El otro fingió lamentarse de que el oleaje hubiera empapado las ropas de la muchacha; pero agregó que el capitán la esperaba para prodigarle sus cuidados. Paralizada y en silencio, Indiana escuchaba sus palabras con espanto; comprendía el horror de su situación, y no veía otro modo de eludir las afrentas que la esperaban que arrojarse al mar. En dos o tres ocasiones estuvo a punto de saltar de la piragua; después recuperó el coraje, un coraje sublime, con este pensamiento:

«Es por él, es por Raymon que sufro todos estos males. ¡Debo vivir, aunque caiga en la ignominia!».

Llevó la mano a su oprimido corazón, topándose con el filo de un puñal que había ocultado aquella mañana por una especie de instintiva protección.
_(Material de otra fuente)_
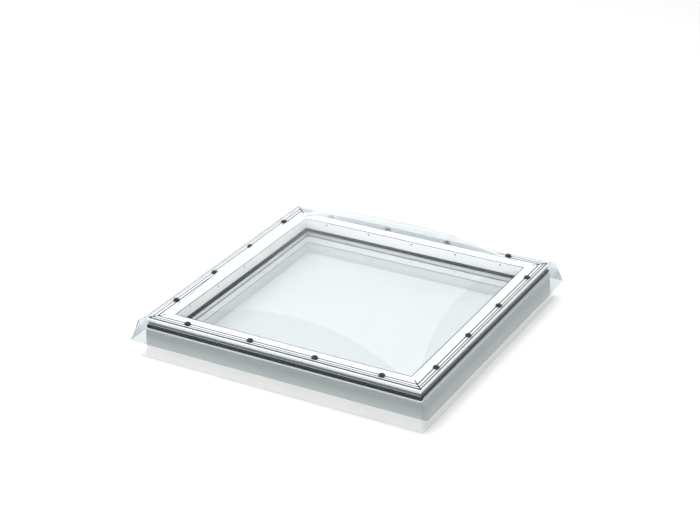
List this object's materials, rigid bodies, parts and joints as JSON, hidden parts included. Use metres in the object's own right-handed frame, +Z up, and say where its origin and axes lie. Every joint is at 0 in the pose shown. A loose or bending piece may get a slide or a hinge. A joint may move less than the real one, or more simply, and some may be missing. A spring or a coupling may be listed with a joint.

La posesión de aquella arma le devolvió toda su confianza; se trataba de un estilete corto y afilado que su padre tenía la costumbre de llevar; una antigua hoja española que había pertenecido a un Medina-Sidonia, cuyo nombre estaba grabado sobre el acero del cuchillo, con fecha del año 1300. Sin duda, aquella excelente arma se había oxidado en sangre noble; probablemente había limpiado más de una afrenta y castigado a más de un insolente. Con ella en su poder, Indiana volvió a sentirse española y subió al navío con determinación, diciéndose que una mujer no corre peligro alguno cuando tiene la oportunidad de darse muerte antes de aceptar la deshonra. No se vengó de la dureza de sus guías, a quienes recompensó con magnificencia de su fatiga; luego, se retiró a la cubierta de popa a esperar con ansiedad la hora de la partida.
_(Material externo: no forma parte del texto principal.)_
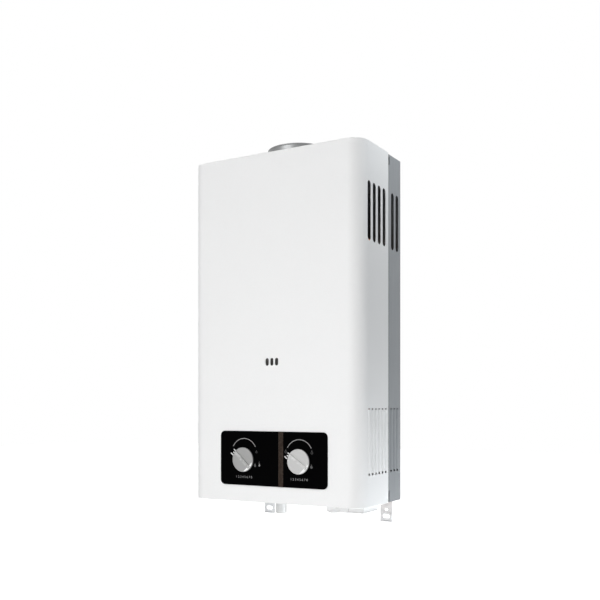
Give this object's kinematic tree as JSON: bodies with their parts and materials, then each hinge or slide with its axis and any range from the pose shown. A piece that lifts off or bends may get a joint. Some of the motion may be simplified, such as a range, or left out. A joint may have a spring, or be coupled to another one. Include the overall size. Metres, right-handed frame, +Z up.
{
  "type": "tankless gas water heater",
  "caption": "Wall-hung tankless gas water heater: white sheet case with side louvres, black panel with two turning knobs, round flue collar, wall tabs and a battery box below.",
  "frame": {"origin": "on the back wall face, midway across the case and halfway up the front cover", "axes": "+Z up, +Y into the wall that it hangs on, +X to the right seen from the front"},
  "size_m": [0.3362, 0.1707, 0.652],
  "materials": {
    "white_enamel": "gloss enamel",
    "galvanised_steel": "galvanised",
    "collar_steel": "rolled sheet",
    "zinc_screw": "zinc plated",
    "spindle_steel": "turned",
    "burner_steel": "heat tinted",
    "clear_sheet": "clear",
    "black_gloss": "gloss",
    "bronze": "satin metallic",
    "knob_dark": "satin",
    "knob_silver": "satin plated",
    "brass": "machined",
    "cast_alloy": "cast",
    "alloy_pipe": "drawn",
    "plated_union": "nickel plated",
    "copper": "bare copper",
    "copper_tinned": "dipped copper",
    "coil_plastic": "moulded",
    "rubber": "moulded",
    "ceramic": "glazed ceramic",
    "white_plastic": "moulded",
    "cell_wrap": "shrink wrap"
  },
  "bodies": {
    "heater": {"front_cover": "white_enamel", "rear_case": "galvanised_steel", "bottom_plate": "galvanised_steel", "hanger_plate": "galvanised_steel", "wall_tab_left": "galvanised_steel", "wall_tab_right": "galvanised_steel", "support_rails": "galvanised_steel", "cover_screws": "zinc_screw", "case_screws": "zinc_screw", "unit_bolts": "zinc_screw", "window_mica": "clear_sheet", "window_frame": "galvanised_steel", "control_panel": "black_gloss", "divider_strip": "bronze", "gland_nuts": "brass", "gas_valve_body": "cast_alloy", "gas_end_plate": "cast_alloy", "gas_inlet_union": "plated_union", "cold_inlet_union": "plated_union", "hot_pipe": "copper", "coil_pipe": "copper", "gas_riser": "alloy_pipe", "gas_manifold": "alloy_pipe", "injectors": "brass", "burner_frame": "galvanised_steel", "burner_bars": "burner_steel", "combustion_chamber": "copper_tinned", "fin_block": "copper", "return_bends": "copper", "draught_hood": "galvanised_steel", "flue_collar": "collar_steel", "solenoid_coil": "coil_plastic", "diaphragm_cover": "cast_alloy", "diaphragm": "rubber", "water_valve_body": "brass", "drain_plug": "white_plastic", "microswitch": "coil_plastic", "switch_bracket": "galvanised_steel", "ignition_box": "coil_plastic", "ignition_lid": "coil_plastic", "electrode_insulators": "ceramic", "electrodes": "spindle_steel", "thermostats": "coil_plastic", "battery_box": "white_plastic", "battery_cells": "cell_wrap", "battery_contacts": "spindle_steel", "door_pin": "spindle_steel"},
    "gas_control": {"gas_knob": "knob_dark", "gas_knob_cap": "knob_silver", "gas_spindle": "brass", "gas_cock_plug": "brass"},
    "water_control": {"water_knob": "knob_dark", "water_knob_cap": "knob_silver", "water_spindle": "brass", "water_regulator": "brass"},
    "valve_rod": {"push_rod": "spindle_steel", "diaphragm_plate": "spindle_steel"},
    "switch_arm": {"switch_lever": "spindle_steel"},
    "safety_plunger": {"solenoid_plunger": "spindle_steel"},
    "battery_flap": {"battery_door": "white_plastic"}
  },
  "joints": [
    {"name": "gas_knob_turn", "type": "hinge", "parent": "heater", "child": "gas_control", "pos_m": [-0.0545, -0.1613, -0.2233], "axis": [0, 1, 0], "range_deg": [0, 165]},
    {"name": "water_knob_turn", "type": "hinge", "parent": "heater", "child": "water_control", "pos_m": [0.0545, -0.1613, -0.2233], "axis": [0, 1, 0], "range_deg": [0, 165]},
    {"name": "valve_rod_slide", "type": "slide", "parent": "heater", "child": "valve_rod", "axis": [-1, 0, 0], "range_m": [0, 0.004], "stiffness_N_per_m": 600, "springref_m": -0.004},
    {"name": "switch_arm_swing", "type": "hinge", "parent": "heater", "child": "switch_arm", "pos_m": [0.0016, -0.045, -0.2445], "axis": [0, -1, 0], "range_deg": [0, 14.4]},
    {"name": "safety_plunger_slide", "type": "slide", "parent": "heater", "child": "safety_plunger", "axis": [-1, 0, 0], "range_m": [0, 0.003], "stiffness_N_per_m": 400, "springref_m": -0.003},
    {"name": "battery_flap_swing", "type": "hinge", "parent": "heater", "child": "battery_flap", "pos_m": [0.12575, -0.0858, -0.3029], "axis": [1, 0, 0], "range_deg": [0, 105]}
  ],
  "couplings": [
    {"joint": "switch_arm_swing", "follows": "valve_rod_slide", "rad_per_m": 62.5}
  ]
}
Finalmente amaneció, y el mar se cubrió de piraguas que llevaban pasajeros a bordo. Indiana, oculta tras una tronera, observaba aterrorizada las figuras que salían de aquellas embarcaciones; temblaba ante la idea de ver aparecer a su marido reclamándola. Por fin, el cañonazo de partida se ahogó en los ecos de aquella isla que le había servido de prisión. El navío comenzó a levantar torrentes de espuma hacia el cielo y proyectó sus rosáceos y alegres reflejos sobre las cimas blancas de los Salazes[59], que empezaban a declinar en el horizonte.
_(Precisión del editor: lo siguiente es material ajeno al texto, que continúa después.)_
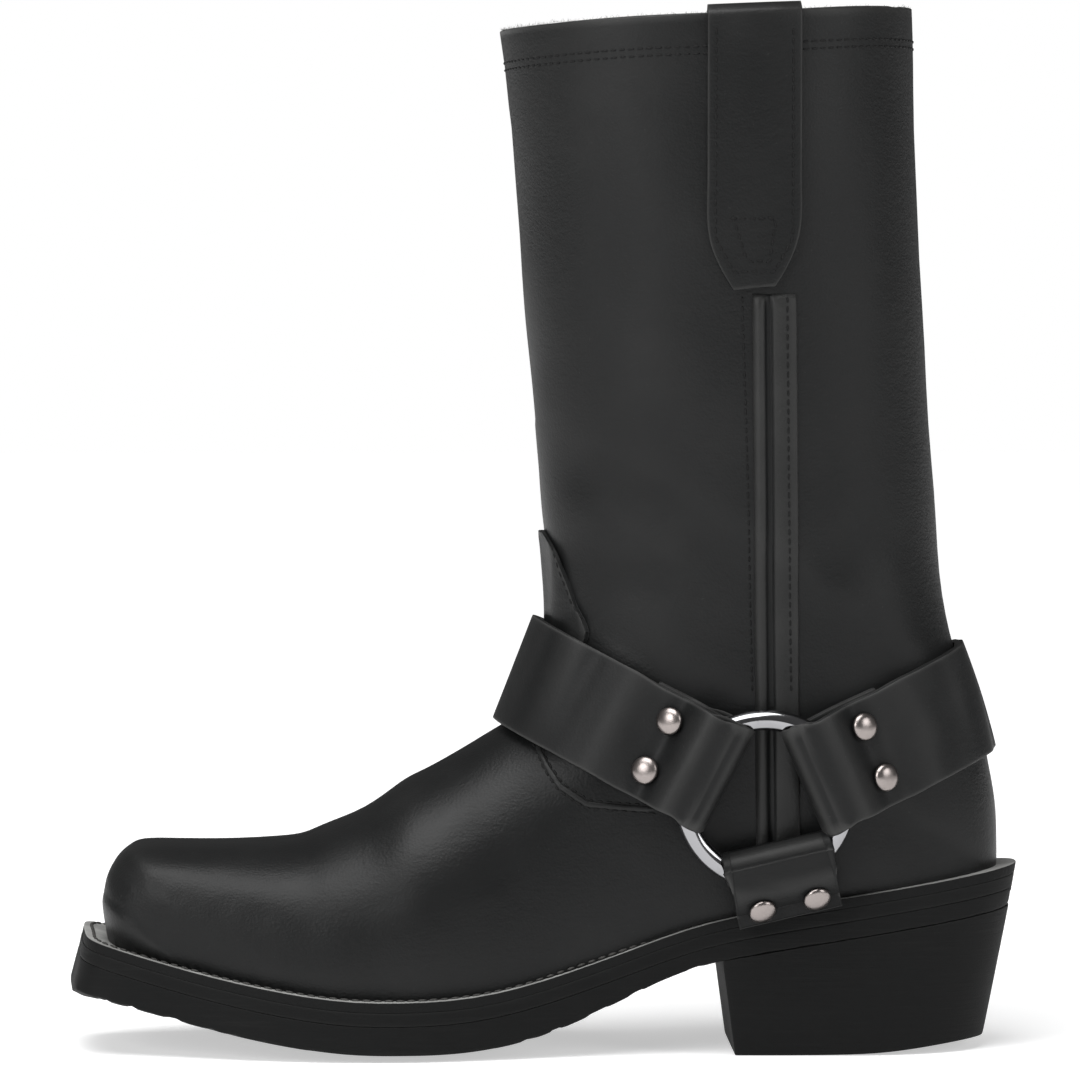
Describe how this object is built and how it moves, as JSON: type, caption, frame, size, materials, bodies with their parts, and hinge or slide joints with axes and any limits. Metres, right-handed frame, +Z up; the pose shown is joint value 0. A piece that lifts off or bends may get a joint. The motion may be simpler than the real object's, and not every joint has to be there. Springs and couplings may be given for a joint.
{
  "type": "harness boot",
  "caption": "Pull-on leather boot with a square toe, tall open shaft, stacked heel and a strap harness with a metal ring on each side.",
  "frame": {"origin": "on the floor under the middle of the boot's box", "axes": "+Z up along the shaft, -X towards the toe, -Y towards the lateral side"},
  "size_m": [0.3043, 0.1128, 0.3319],
  "materials": {
    "leather": "waxy matte black leather",
    "chrome": "polished plate",
    "nickel": "dull polished rivet heads",
    "sole": "matte black, ground edges",
    "insole": "plain tan leather"
  },
  "bodies": {
    "boot": {"upper": "leather", "vamp_tongue": "leather", "side_seam_lateral": "leather", "side_seam_medial": "leather", "pull_strap_lateral": "leather", "pull_strap_medial": "leather", "instep_strap": "leather", "heel_strap": "leather", "sole_strap_lateral": "leather", "sole_strap_medial": "leather", "rivet_instep_lateral_1": "nickel", "rivet_instep_lateral_2": "nickel", "rivet_instep_medial_1": "nickel", "rivet_instep_medial_2": "nickel", "rivet_heel_lateral_1": "nickel", "rivet_heel_lateral_2": "nickel", "rivet_heel_medial_1": "nickel", "rivet_heel_medial_2": "nickel", "rivet_sole_lateral_1": "nickel", "rivet_sole_lateral_2": "nickel", "rivet_sole_medial_1": "nickel", "rivet_sole_medial_2": "nickel", "welt": "sole", "midsole": "sole", "outsole": "sole", "heel": "sole", "insole": "insole"},
    "lateral_ring": {"ring_lateral": "chrome"},
    "medial_ring": {"ring_medial": "chrome"}
  },
  "joints": [
    {"name": "lateral_ring_turn", "type": "hinge", "parent": "boot", "child": "lateral_ring", "pos_m": [0.0695, -0.0444, 0.0823], "axis": [0, -0.9945, -0.1045], "continuous": true},
    {"name": "medial_ring_turn", "type": "hinge", "parent": "boot", "child": "medial_ring", "pos_m": [0.0695, 0.0444, 0.0823], "axis": [0, 0.9945, -0.1045], "continuous": true}
  ]
}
Algunas leguas mar adentro, se representó a bordo una especie de comedia para eludir la confesión de aquellas artimañas. El capitán Random fingió descubrir a la señora Delmare en su buque; interpretó el papel de hombre sorprendido, interrogó a los remeros, aparentó enfurecerse para después calmarse, y terminó por levantar acta del descubrimiento de un polizón a bordo; tal es el término técnico en semejantes circunstancias.

Permítanme concluir aquí el relato de esta travesía. Bastará decir, para satisfacción del capitán Random, que este —a pesar de su ruda educación— tuvo el buen juicio de entender con premura el carácter de la señora Delmare; pocas veces intentó abusar de su condición de mujer desprotegida, y terminó por conmoverse y actuar como su amigo y protector. Pero la lealtad de aquel valeroso hombre y la dignidad de Indiana no evitaron los rumores de la tripulación, las miradas burlonas, las insultantes dudas y las chanzas ligeras e incisivas. Fueron esas las verdaderas torturas de la desdichada durante el viaje, pues nada mencionaré de las fatigas, privaciones, peligros del mar, inconvenientes y molestias de la navegación; ella misma los consideraba insignificantes.